(Entries with model source code)
[Begin]

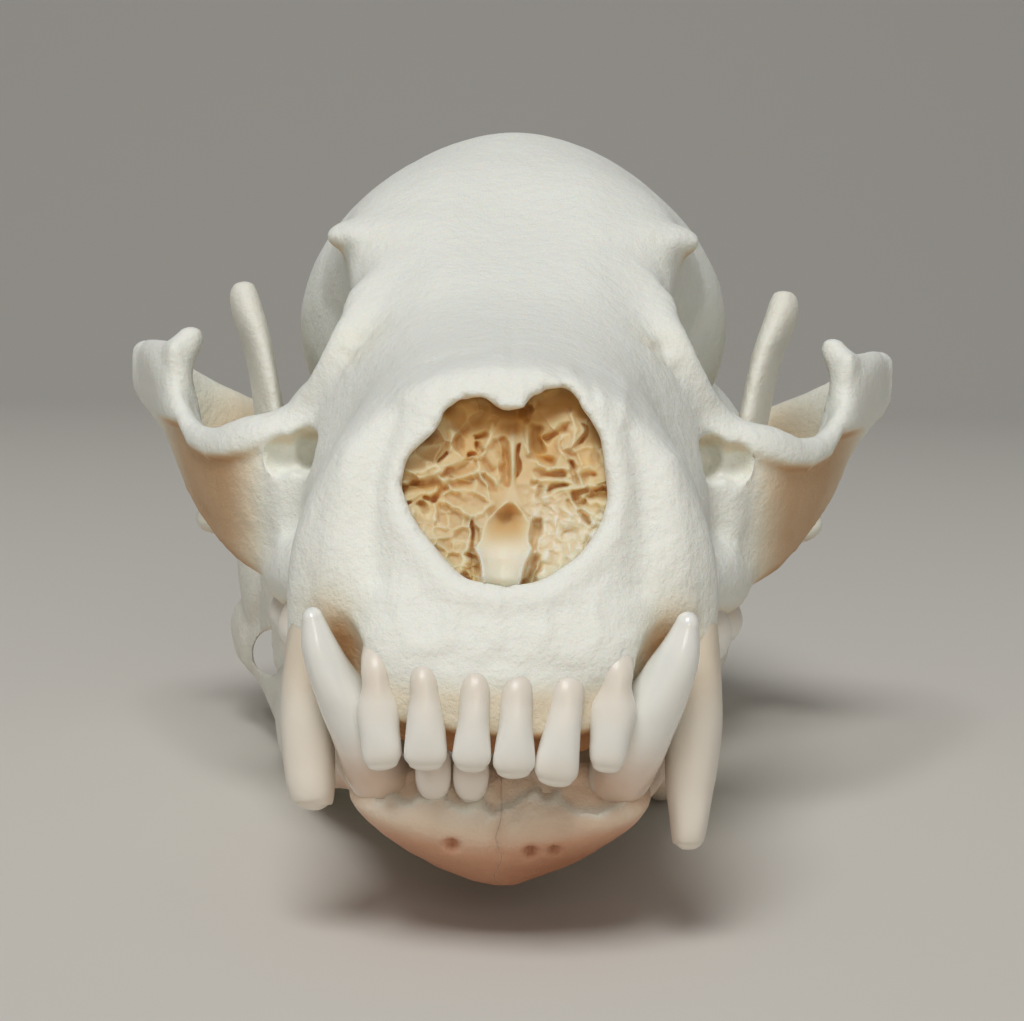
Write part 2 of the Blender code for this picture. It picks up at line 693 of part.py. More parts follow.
def chin():
    """The front of the jaw, a wedge from below, with a flat top behind the sockets of the front teeth."""
    return cross_sections([
        (3.6, -10.0, -12.2, 6.0, -10.8, 3.0, 1.6),
        (4.3, -9.5, -13.6, 8.6, -10.4, 3.0, 1.5),
        (5.6, -8.8, -15.2, 10.0, -10.2, 3.0, 1.4),
        (7.5, -8.2, -16.4, 10.6, -10.1, 3.0, 1.4),
        (10.5, -8.2, -17.0, 10.7, -10.2, 3.0, 1.45),
        (14.5, -8.8, -17.0, 10.4, -10.6, 2.6, 1.6),
        (18.0, -9.6, -16.4, 9.4, -11.2, 2.4, 1.8),
        (20.5, -11.0, -15.0, 7.0, -12.4, 2.2, 2.0),
    ])


def jaw_side():
    body = stroke([
        (5.6, 14.0, -12.2, 2.4, 3.2),
        (7.4, 21.0, -11.9, 3.0, 3.4),
        (10.9, 30.0, -11.8, 3.0, 3.5),
        (14.2, 40.0, -12.8, 3.0, 4.5),
        (16.4, 50.0, -14.2, 3.0, 6.0),
        (18.2, 60.0, -14.7, 2.8, 6.2),
        (20.2, 68.0, -14.0, 2.4, 6.6),
        (22.9, 75.5, -11.0, 1.9, 5.2),
        (26.0, 82.0, -9.8, 1.6, 4.4),
    ], sides=20)
    angle = stroke([(25.2, 79.0, -10.6, 1.5, 3.8), (26.6, 84.0, -9.8, 1.5, 2.8), (26.8, 88.0, -8.8, 1.2, 1.6)])
    ramus = stroke([
        (20.8, 70.0, -12.0, 2.0, 8.0),
        (22.2, 71.0, -4.0, 1.6, 9.2),
        (23.1, 71.5, 4.0, 1.45, 8.0),
        (24.0, 72.0, 12.0, 1.35, 6.2),
        (25.3, 73.0, 19.0, 1.4, 4.6),
        (26.9, 74.0, 23.8, 1.5, 2.9),
        (27.2, 74.5, 26.0, 1.0, 1.5),
    ], sides=18, up=(0.25, 1, 0), round_ends=False)
    neck = stroke([(24.0, 76.0, -6.0, 1.7, 4.0), (25.8, 80.0, -2.6, 1.8, 3.4), (26.6, 83.2, -0.4, 2.0, 2.2)])
    condyle = stroke([(23.6, 84.2, 0.9, 1.7, 1.8), (26.4, 84.0, 1.1, 2.2, 2.2), (31.6, 83.4, 1.5, 1.7, 1.8)])
    return [body, angle, ramus, neck, condyle]


def lower_jaw():
    bones = [chin()]
    for piece in jaw_side():
        bones += [leaning(piece, 1), leaning(mirrored(piece), -1)]
    whole = fused("jaw", bones, JAW_VOXEL, 2 * JAW_TRIANGLES)
    nodes = []
    for name, side in (("left", 1), ("right", -1)):
        half = joined_teeth(copy_of(whole, f"jaw_{name}"), [leaning(rings, side) for rings in lower_teeth(side)])
        cut = GAP / 2
        plan = [(side * cut, -10.0), (side * cut, 110.0), (side * 50.0, 110.0), (side * 50.0, -10.0)]
        nodes.append(boolean(half, "INTERSECT", [prism("half", plan, JAW_FOOT, 60)]))
    remove([whole])
    return nodes


# Scrolls of thin bone inside the nose

def scroll_plate(points, side=1, half_thick=0.42, middle=15.0, half_deep=4.6):
    """A thin upright sheet along a line of (x, z) points, mirrored about the middle wall for side -1."""
    rows = [(WALL_X + side * (x - WALL_X), middle, z, half_thick, half_deep) for x, z in points]
    return stroke(rows, sides=6, up=(0, 1, 0), per_span=2, round_ends=False)


def nose_scrolls():
    """The middle wall, its foot, the scrolled plates of both sides and the bone that they grow from."""
    pieces = [aperture_rings([(18.6, 0.80), (21.0, 0.78), (23.6, 0.62)])]
    wall = [(0.4, 16.4), (0.5, 13.5), (0.4, 10.4), (0.3, 7.4)]
    pieces.append(scroll_plate(wall, half_thick=0.5, middle=15.4, half_deep=5.0))
    pieces.append(stroke([(0.2, 5.6, 6.3, 1.5, 0.8), (0.3, 12.0, 7.6, 1.3, 1.1), (0.4, 19.6, 9.0, 1.1, 1.6)], sides=8))
    for side in (-1, 1):
        curl = [(6.6, 11.3), (5.4, 11.5), (4.7, 10.7), (5.1, 9.8), (5.9, 10.0)]
        pieces.append(scroll_plate(curl, side, middle=14.2))
        pieces.append(scroll_plate([(0.6, 10.9), (1.8, 9.4), (3.0, 8.6)], side))
        pieces += [scroll_plate(finger, side) for finger in SCROLL_FINGERS]
    base = object_of_rings("nose_scrolls", [pieces[0]])
    plates = [object_of_rings(f"plate {i}", [rings]) for i, rings in enumerate(pieces[1:])]
    return boolean(base, "UNION", plates)


def finished(nodes):
    """Names, colours and gathers the pieces, and sets the skull on the floor."""
    home = bpy.data.collections.new("raccoon skull")
    bpy.context.scene.collection.children.link(home)
    rest = bpy.data.objects.new("rest", None)
    rest.location = Vector(REST_SHIFT) * MM
    home.objects.link(rest)
    for node in nodes:
        for group in list(node.users_collection):
            group.objects.unlink(node)
        home.objects.link(node)
        node.data.name = node.name
        node.parent = rest
        paint = bpy.data.materials.new(f"{node.name} bone")
        paint.use_nodes = True
        shader = paint.node_tree.nodes["Principled BSDF"]
        shader.inputs["Base Color"].default_value = TURBINATE_COLOUR if "scroll" in node.name else BONE_COLOUR
        shader.inputs["Roughness"].default_value = 0.55
        node.data.materials.clear()
        node.data.materials.append(paint)


def main():
    remove(bpy.data.objects)
    nodes = part_cranium(cranium()) + lower_jaw() + [nose_scrolls()]
    finished(nodes)


main()
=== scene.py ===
import bmesh
import bpy
import numpy as np
from mathutils import Matrix, Vector


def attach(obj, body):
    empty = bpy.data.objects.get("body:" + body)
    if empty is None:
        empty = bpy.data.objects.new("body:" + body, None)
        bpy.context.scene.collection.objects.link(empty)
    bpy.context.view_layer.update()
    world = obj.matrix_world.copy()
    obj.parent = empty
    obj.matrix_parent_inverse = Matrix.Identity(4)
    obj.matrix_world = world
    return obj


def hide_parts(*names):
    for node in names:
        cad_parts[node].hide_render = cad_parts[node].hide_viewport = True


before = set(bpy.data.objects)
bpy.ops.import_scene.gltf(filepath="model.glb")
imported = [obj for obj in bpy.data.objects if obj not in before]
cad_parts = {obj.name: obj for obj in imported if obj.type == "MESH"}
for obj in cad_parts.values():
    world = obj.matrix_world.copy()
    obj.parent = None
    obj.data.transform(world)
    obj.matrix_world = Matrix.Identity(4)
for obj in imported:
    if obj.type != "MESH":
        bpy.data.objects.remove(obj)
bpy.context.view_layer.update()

# Skull without its jaw
# A raccoon's whitened skull: one rigid bone, knit from many, with a hollow nose and two cheek arches.
# It is matt, chalk white and finely porous, and ivory where it is thin; most of its tan and brown is painted
# shade.
# Sizes are millimetres in the skull's own frame: x to its left, y back from the front teeth, z up from the
# sockets.

MM = 0.001
TO_FLOOR = np.array([0.0, -57.1, 20.4])

# The point that the skull is looked at from, and the depth at which the nose opening's outline is measured
EYE = np.array([1.2, -134.8, 24.1])
OUTLINE_DEPTH = 12.0


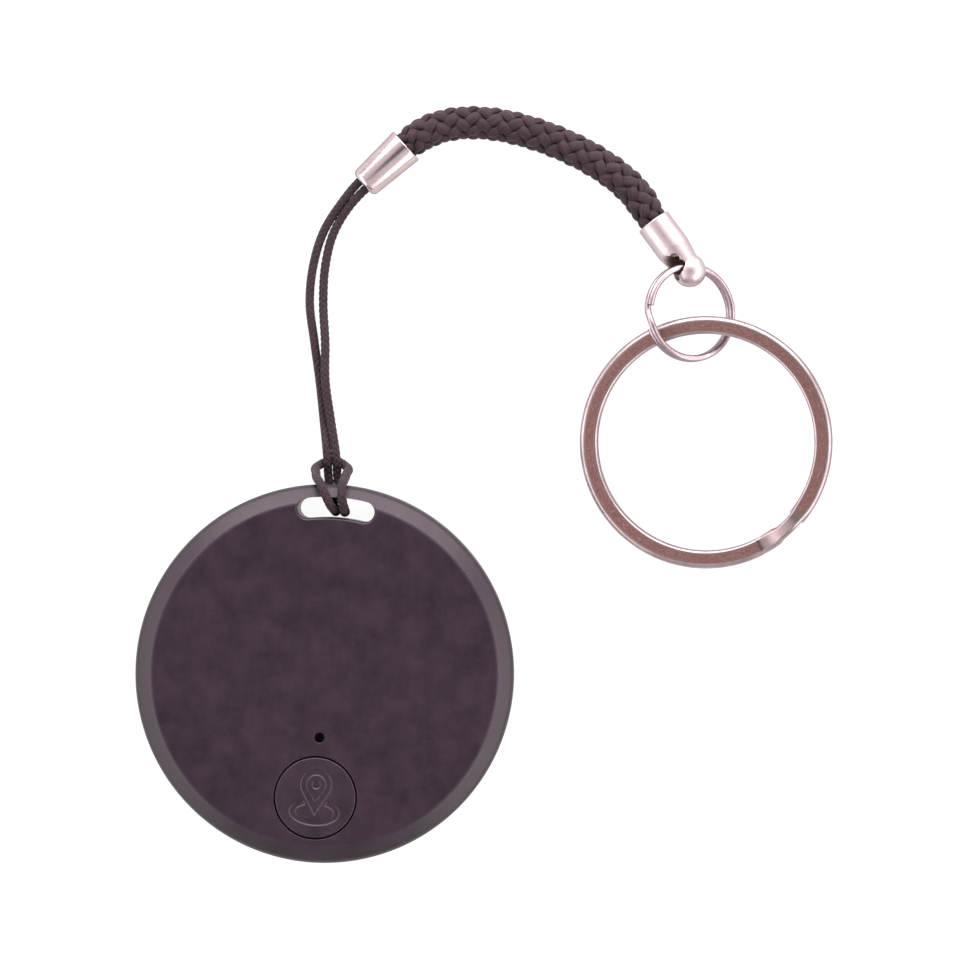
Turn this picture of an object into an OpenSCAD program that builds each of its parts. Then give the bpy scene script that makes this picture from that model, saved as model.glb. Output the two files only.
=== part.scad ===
// Bluetooth tracker tag on a lanyard with a key ring.
// The tag lies face up. Its disc is centred on the origin and its back rests on Z = 0.
// +Y runs from the disc's centre to the lanyard slot, +Z out of its face. Millimetres.

/* [Tag body] */
// Outer diameter of the disc
tag_d = 37.2; // [37:0.1:39]
// Thickness of the disc
tag_h = 8; // [8:0.1:9]
// Radius of the rounded edge between face and rim
edge_r = 1.5; // [1:0.1:1.5]
// Thickness of the front wall
front_wall = 1.2; // [1:0.1:1.3]
// Thickness of the rim wall
rim_wall = 1.7; // [1.6:0.1:2]
// Diameter of the light and sound hole in the face
light_hole_d = 1; // [0.8:0.1:1.4]
// Distance of the light and sound hole from the centre
light_hole_y = 6.2; // [6:0.1:6.4]

/* [Lanyard slot] */
// Distance from the disc's centre to the middle of the slot
slot_mid_r = 16.35; // [16.3:0.05:16.4]
// Width of the slot across the disc
slot_w = 2; // [1.9:0.05:2]
// Half of the angle between the centres of the slot's round ends
slot_half_angle = 9.8; // [9:0.1:11]
// Thickness of the wall between the slot and the inside
slot_wall = 1.2; // [1:0.1:1.3]
// Depth of the relief in the back that lets the cord pass under the bar
bar_relief = 1.4; // [1.3:0.1:1.8]

/* [Button] */
// Diameter of the button's cap
button_d = 7.9; // [7:0.1:8]
// Gap round the cap
button_gap = 0.15; // [0.1:0.05:0.2]
// Distance of the button from the disc's centre
button_y = 12.1; // [12:0.05:12.2]
// Depth of the symbol pressed into the cap
symbol_depth = 0.1; // [0.1:0.05:0.25]

/* [Cover and cell] */
// Thickness of the rear cover
cover_h = 1.1; // [0.9:0.1:1.1]
// Gap round the rear cover
cover_gap = 0.1; // [0.08:0.01:0.15]
// Diameter of the coin cell
cell_d = 20; // [20:0.1:20]
// Thickness of the coin cell
cell_h = 3.2; // [3:0.1:3.2]

/* [Electronics] */
// Thickness of the circuit board
board_h = 0.8; // [0.6:0.1:0.8]
// Diameter of the buzzer's brass plate
buzzer_d = 12; // [10:0.5:12]

/* [Lanyard] */
// Diameter of the thin loop cord
cord_d = 0.85; // [0.7:0.05:0.9]
// Diameter of the braided strap
strap_d = 3.4; // [3.2:0.1:3.5]
// Diameter of the crimp cap's wide mouth
crimp_mouth_d = 3.8; // [3.7:0.05:4]
// Diameter of the crimp cap's narrow end
crimp_end_d = 3.1; // [3:0.05:3.3]
// Diameter of the eyelet cap's mouth
eyelet_mouth_d = 3.5; // [3.45:0.05:3.8]
// Radius of the eyelet cap's round tip
eyelet_tip_r = 1.65; // [1.6:0.05:1.8]
// Radius of the eye through the tip
eye_r = 0.95; // [0.93:0.01:1]

/* [Rings] */
// Outer diameter of the small ring
small_ring_d = 9.8; // [9.6:0.1:9.9]
// Wire diameter of the small ring
small_wire_d = 0.65; // [0.6:0.05:0.65]
// Outer diameter of the key ring
key_ring_d = 25; // [24.8:0.1:25]
// Radial width of the key ring's wire
key_wire_w = 1.75; // [1.6:0.05:1.75]
// Height of one turn of the key ring
key_turn_h = 1; // [0.9:0.05:1]

/* [Hidden] */
$fn = 96;

eps = 0.01;
tag_r = tag_d / 2;
cavity_r = tag_r - rim_wall;
front_z = tag_h - front_wall;
bar_inner_r = slot_mid_r + slot_w / 2;
lug_inner_r = slot_mid_r - slot_w / 2 - slot_wall;
lug_half_angle = slot_half_angle + asin((slot_w / 2 + slot_wall) / slot_mid_r);

// Rear cover and the step it sits in
cover_r = cavity_r - cover_gap;
cover_lip_r = cover_r - 0.7;
cover_lip_wall = 0.7;
cover_lip_h = 1.2;
cover_lug_gap = 0.25;
cradle_wall = 0.6;
cradle_h = 0.8;
cradle_gap = 0.15;
pry_notch_w = 5;
pry_notch_depth = 0.9;

// Levels inside the tag
cell_y = 1;
cell_z = cover_h;
cell_top = cell_z + cell_h;
board_z = cell_top + 0.6;
board_top = board_z + board_h;

// Circuit board
board_r = cavity_r - 0.4;
board_lug_gap = 0.3;
post_r = 14.4;
post_angles = [35, 145, 215, 325];
post_d = 1.1;
post_hole_d = 1.25;
post_end = 0.2;
shoulder_d = 2.2;

// Length, width and height of what is soldered to the board
chip_size = [4, 4, 0.75];
crystal_size = [2.5, 2, 0.6];
antenna_size = [3.2, 1.6, 0.7];
led_size = [1.6, 0.8, 0.6];
capacitor_size = [0.6, 1, 0.4];
resistor_size = [1, 0.6, 0.4];
inductor_size = [1.2, 0.7, 0.5];
chip_x = -9.5;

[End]

● Directions:
Above are the lines; repeat exactly the ones from the line containing "Turn this picture" down to the line containing "bar_relief = 1.4; // [1.3:0.1:1.8]", both inclusive.

● Output of the exercise:
Turn this picture of an object into an OpenSCAD program that builds each of its parts. Then give the bpy scene script that makes this picture from that model, saved as model.glb. Output the two files only.
=== part.scad ===
// Bluetooth tracker tag on a lanyard with a key ring.
// The tag lies face up. Its disc is centred on the origin and its back rests on Z = 0.
// +Y runs from the disc's centre to the lanyard slot, +Z out of its face. Millimetres.

/* [Tag body] */
// Outer diameter of the disc
tag_d = 37.2; // [37:0.1:39]
// Thickness of the disc
tag_h = 8; // [8:0.1:9]
// Radius of the rounded edge between face and rim
edge_r = 1.5; // [1:0.1:1.5]
// Thickness of the front wall
front_wall = 1.2; // [1:0.1:1.3]
// Thickness of the rim wall
rim_wall = 1.7; // [1.6:0.1:2]
// Diameter of the light and sound hole in the face
light_hole_d = 1; // [0.8:0.1:1.4]
// Distance of the light and sound hole from the centre
light_hole_y = 6.2; // [6:0.1:6.4]

/* [Lanyard slot] */
// Distance from the disc's centre to the middle of the slot
slot_mid_r = 16.35; // [16.3:0.05:16.4]
// Width of the slot across the disc
slot_w = 2; // [1.9:0.05:2]
// Half of the angle between the centres of the slot's round ends
slot_half_angle = 9.8; // [9:0.1:11]
// Thickness of the wall between the slot and the inside
slot_wall = 1.2; // [1:0.1:1.3]
// Depth of the relief in the back that lets the cord pass under the bar
bar_relief = 1.4; // [1.3:0.1:1.8]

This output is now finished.